Pourquoi couper l’électricité de l’île de Jersey n’était pas du meilleur goût ?
vendredi 7 mai 2021, par
La colère des pêcheurs français
Pierre Hasky, dans sa chronique matinale du 07 mai 2021 considère qu’il n’est pas du meilleur goût que de couper l’électricité de l’île de Jersey (à 1’43’’) pour répondre au gouvernement britannique qui tarde à prendre les mesures nécessaires pour assurer aux pêcheurs français de pouvoir pêcher comme ils le réclament. En effet, les eaux territoriales autour des îles anglo-normandes sont une zone de pêche où ils avaient coutume d’exercer leur activité. Depuis les accords du Brexit, ces droits de pêche ont été redéfinis de manière beaucoup plus restrictive pour les chalutiers français ou européens. Par exemple, un pêcheur de Granville qui pouvait plus de 40 jours par an pêcher dans ces zones anglaises ne peut plus le faire aujourd’hui que 11 jours. C’est à cause de ces restrictions qu’une cinquantaine de bateaux français ont manifesté le 06/05/2021 au large de l’île anglo-normande de Jersey. Il s’en est suivi une escalade dans la démonstration de force où chaque partie, britannique et française, a envoyé des bateaux de guerre sur la zone et Annick Girardin, Ministre de la Mer, a renchérit en menaçant de couper l’électricité à l’île de Jersey.
Dans le cas de Jersey, le problème ne vient pas que de la pêche
Si Pierre Hasky trouve que ce n’est pas du meilleur goût de faire cette coupure on peut s’étonner au contraire que cela ne fût pas fait plus tôt. Non pas à la suite des restrictions de pêches à l’encontre de l’Europe mais parce que cette île est considérée comme un paradis fiscal avec une trentaine de banques et 231 fonds d’investissement avec un actif attractif de 394 milliards d’euros. Les revenus des sociétés étrangères sont taxés à 0 %. [1]
D’ailleurs, Nicolas Sarkozy, avait envoyé une première salve de postillons contre les paradis fiscaux en septembre 2009 en déclarant que l’ère des paradis fiscaux et du secret bancaire était "terminée". Ces belles paroles ne furent suivies d’aucune concrétisation et ses successeurs, François Hollande et Emmanuel Macron ont continué à ne rien faire. Il semble pourtant manifeste qu’aucune lutte efficace contre les paradis fiscaux ne peut se faire sans mesure coercitives fortes. Et la cessation d’approvisionnement en électricité en fait partie. Avec fatalisme, on pourrait penser que si un paradis fiscal disparaît ce seront les autres restant qui récupéreront ses "richesses". Mais n’empêche, ce genre d’action serait ressentie comme une mesure de justice au regard d’une grande majorité de la population.
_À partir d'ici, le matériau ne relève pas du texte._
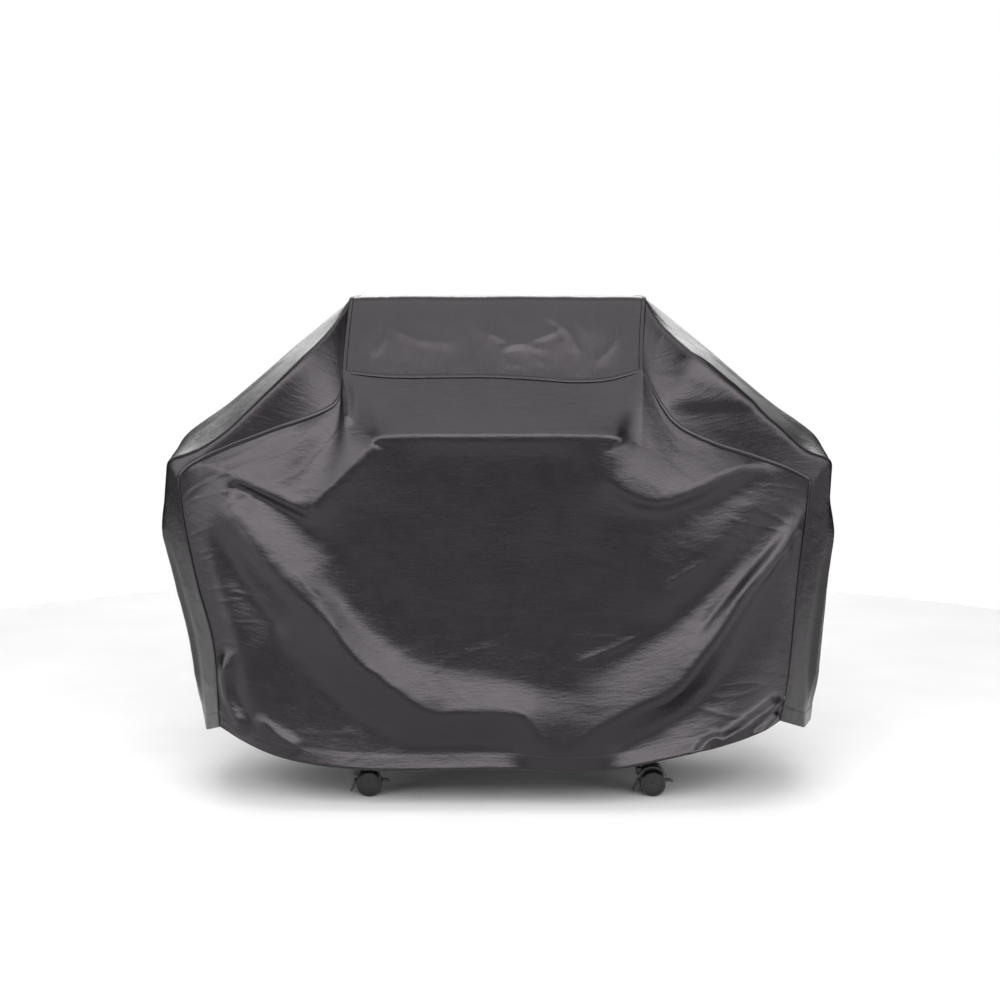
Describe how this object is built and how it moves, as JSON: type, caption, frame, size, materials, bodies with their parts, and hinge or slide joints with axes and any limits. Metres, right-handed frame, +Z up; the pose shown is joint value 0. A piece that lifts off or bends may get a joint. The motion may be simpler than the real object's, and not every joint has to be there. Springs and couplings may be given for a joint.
{
  "type": "grill cover",
  "caption": "Fitted fabric cover draped over a wheeled gas grill with side shelves; it lifts off, and the grill rolls on braked twin-wheel casters.",
  "frame": {"origin": "on the floor, under the middle of the cover", "axes": "+X to the right of someone facing the grill, -Y towards that person, +Z up"},
  "size_m": [1.59, 0.644, 1.167],
  "materials": {
    "cover_fabric": "satin coated polyester",
    "cart_steel": "satin powder coat",
    "leg_plug_plastic": "moulded",
    "zinc_steel": "zinc plated",
    "firebox_enamel": "heat-proof paint",
    "lid_enamel": "porcelain enamel",
    "grate_iron": "seasoned",
    "burner_steel": "stainless, heat tinted",
    "handle_steel": "brushed",
    "gauge_steel": "turned",
    "panel_steel": "brushed",
    "valve_brass": "machined",
    "knob_plastic": "moulded",
    "shelf_enamel": "satin powder coat",
    "hood_plastic": "moulded nylon",
    "wheel_plastic": "moulded nylon",
    "brake_plastic": "moulded nylon"
  },
  "bodies": {
    "grill": {"burner_tubes": "burner_steel", "cart_bottom_shelf": "cart_steel", "cart_leg_front_left": "cart_steel", "cart_leg_front_right": "cart_steel", "cart_leg_plugs": "leg_plug_plastic", "cart_leg_rear_left": "cart_steel", "cart_leg_rear_right": "cart_steel", "cart_lower_rails": "cart_steel", "cart_rail_bolts": "zinc_steel", "cart_upper_rails": "cart_steel", "caster_stems": "zinc_steel", "control_panel": "panel_steel", "cooking_grate_left": "grate_iron", "cooking_grate_right": "grate_iron", "firebox": "firebox_enamel", "flame_baffles": "burner_steel", "gas_manifold": "valve_brass", "gas_valves": "valve_brass", "grease_tray": "burner_steel", "grill_lid": "lid_enamel", "lid_handle": "handle_steel", "lid_handle_posts": "handle_steel", "lid_hinge_brackets": "zinc_steel", "lid_hinge_pins": "zinc_steel", "shelf_brackets_left": "cart_steel", "shelf_brackets_right": "cart_steel", "side_shelf_left": "shelf_enamel", "side_shelf_right": "shelf_enamel", "temperature_gauge": "gauge_steel"},
    "cover": {"cover_back_panel": "cover_fabric", "cover_front_panel": "cover_fabric", "cover_left_side_panel": "cover_fabric", "cover_right_side_panel": "cover_fabric", "cover_top_panel": "cover_fabric"},
    "knob_1": {"burner_knob_1": "knob_plastic"},
    "knob_2": {"burner_knob_2": "knob_plastic"},
    "knob_3": {"burner_knob_3": "knob_plastic"},
    "knob_4": {"burner_knob_4": "knob_plastic"},
    "caster_front_left": {"caster_front_left_hood": "hood_plastic", "caster_front_left_axle": "zinc_steel"},
    "caster_front_left_outer": {"caster_front_left_wheel_outer": "wheel_plastic"},
    "caster_front_left_inner": {"caster_front_left_wheel_inner": "wheel_plastic"},
    "caster_front_left_brake": {"caster_front_left_brake": "brake_plastic"},
    "caster_front_right": {"caster_front_right_hood": "hood_plastic", "caster_front_right_axle": "zinc_steel"},
    "caster_front_right_outer": {"caster_front_right_wheel_outer": "wheel_plastic"},
    "caster_front_right_inner": {"caster_front_right_wheel_inner": "wheel_plastic"},
    "caster_front_right_brake": {"caster_front_right_brake": "brake_plastic"},
    "caster_rear_left": {"caster_rear_left_hood": "hood_plastic", "caster_rear_left_axle": "zinc_steel"},
    "caster_rear_left_outer": {"caster_rear_left_wheel_outer": "wheel_plastic"},
    "caster_rear_left_inner": {"caster_rear_left_wheel_inner": "wheel_plastic"},
    "caster_rear_right": {"caster_rear_right_hood": "hood_plastic", "caster_rear_right_axle": "zinc_steel"},
    "caster_rear_right_outer": {"caster_rear_right_wheel_outer": "wheel_plastic"},
    "caster_rear_right_inner": {"caster_rear_right_wheel_inner": "wheel_plastic"}
  },
  "joints": [
    {"name": "cover_lift", "type": "slide", "parent": "grill", "child": "cover", "axis": [0, 0, 1], "range_m": [0, 1.25]},
    {"name": "knob_1_turn", "type": "hinge", "parent": "grill", "child": "knob_1", "pos_m": [-0.21, -0.265, 0.77], "axis": [0, -1, 0], "range_deg": [0, 225]},
    {"name": "knob_2_turn", "type": "hinge", "parent": "grill", "child": "knob_2", "pos_m": [-0.07, -0.265, 0.77], "axis": [0, -1, 0], "range_deg": [0, 225]},
    {"name": "knob_3_turn", "type": "hinge", "parent": "grill", "child": "knob_3", "pos_m": [0.07, -0.265, 0.77], "axis": [0, -1, 0], "range_deg": [0, 225]},
    {"name": "knob_4_turn", "type": "hinge", "parent": "grill", "child": "knob_4", "pos_m": [0.21, -0.265, 0.77], "axis": [0, -1, 0], "range_deg": [0, 225]},
    {"name": "caster_front_left_swivel", "type": "hinge", "parent": "grill", "child": "caster_front_left", "pos_m": [-0.334, -0.18, 0.06], "axis": [0, 0, 1], "continuous": true},
    {"name": "caster_front_left_outer_roll", "type": "hinge", "parent": "caster_front_left", "child": "caster_front_left_outer", "pos_m": [-0.308, -0.18, 0.03], "axis": [0, 1, 0], "continuous": true},
    {"name": "caster_front_left_inner_roll", "type": "hinge", "parent": "caster_front_left", "child": "caster_front_left_inner", "pos_m": [-0.308, -0.18, 0.03], "axis": [0, 1, 0], "continuous": true},
    {"name": "caster_front_left_brake_rock", "type": "hinge", "parent": "caster_front_left", "child": "caster_front_left_brake", "pos_m": [-0.308, -0.18, 0.03], "axis": [0, 1, 0], "range_deg": [0, 14]},
    {"name": "caster_front_right_swivel", "type": "hinge", "parent": "grill", "child": "caster_front_right", "pos_m": [0.334, -0.18, 0.06], "axis": [0, 0, 1], "continuous": true},
    {"name": "caster_front_right_outer_roll", "type": "hinge", "parent": "caster_front_right", "child": "caster_front_right_outer", "pos_m": [0.36, -0.18, 0.03], "axis": [0, 1, 0], "continuous": true},
    {"name": "caster_front_right_inner_roll", "type": "hinge", "parent": "caster_front_right", "child": "caster_front_right_inner", "pos_m": [0.36, -0.18, 0.03], "axis": [0, 1, 0], "continuous": true},
    {"name": "caster_front_right_brake_rock", "type": "hinge", "parent": "caster_front_right", "child": "caster_front_right_brake", "pos_m": [0.36, -0.18, 0.03], "axis": [0, 1, 0], "range_deg": [0, 14]},
    {"name": "caster_rear_left_swivel", "type": "hinge", "parent": "grill", "child": "caster_rear_left", "pos_m": [-0.334, 0.18, 0.06], "axis": [0, 0, 1], "continuous": true},
    {"name": "caster_rear_left_outer_roll", "type": "hinge", "parent": "caster_rear_left", "child": "caster_rear_left_outer", "pos_m": [-0.308, 0.18, 0.03], "axis": [0, 1, 0], "continuous": true},
    {"name": "caster_rear_left_inner_roll", "type": "hinge", "parent": "caster_rear_left", "child": "caster_rear_left_inner", "pos_m": [-0.308, 0.18, 0.03], "axis": [0, 1, 0], "continuous": true},
    {"name": "caster_rear_right_swivel", "type": "hinge", "parent": "grill", "child": "caster_rear_right", "pos_m": [0.334, 0.18, 0.06], "axis": [0, 0, 1], "continuous": true},
    {"name": "caster_rear_right_outer_roll", "type": "hinge", "parent": "caster_rear_right", "child": "caster_rear_right_outer", "pos_m": [0.36, 0.18, 0.03], "axis": [0, 1, 0], "continuous": true},
    {"name": "caster_rear_right_inner_roll", "type": "hinge", "parent": "caster_rear_right", "child": "caster_rear_right_inner", "pos_m": [0.36, 0.18, 0.03], "axis": [0, 1, 0], "continuous": true}
  ]
}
C’est parce qu’on ne donne pas ce sentiment de justice à cette population qu’elle finira par voter majoritairement avec ses pieds. Alors M. Hasky, si l’île de Jersey devait à l’avenir sentir l’odeur des gaz d’échappement des groupes électrogènes qui tournent au diesel parce que la France lui aurait coupé l’électricité on ne serait plus dans une faute de goût mais d’odeur.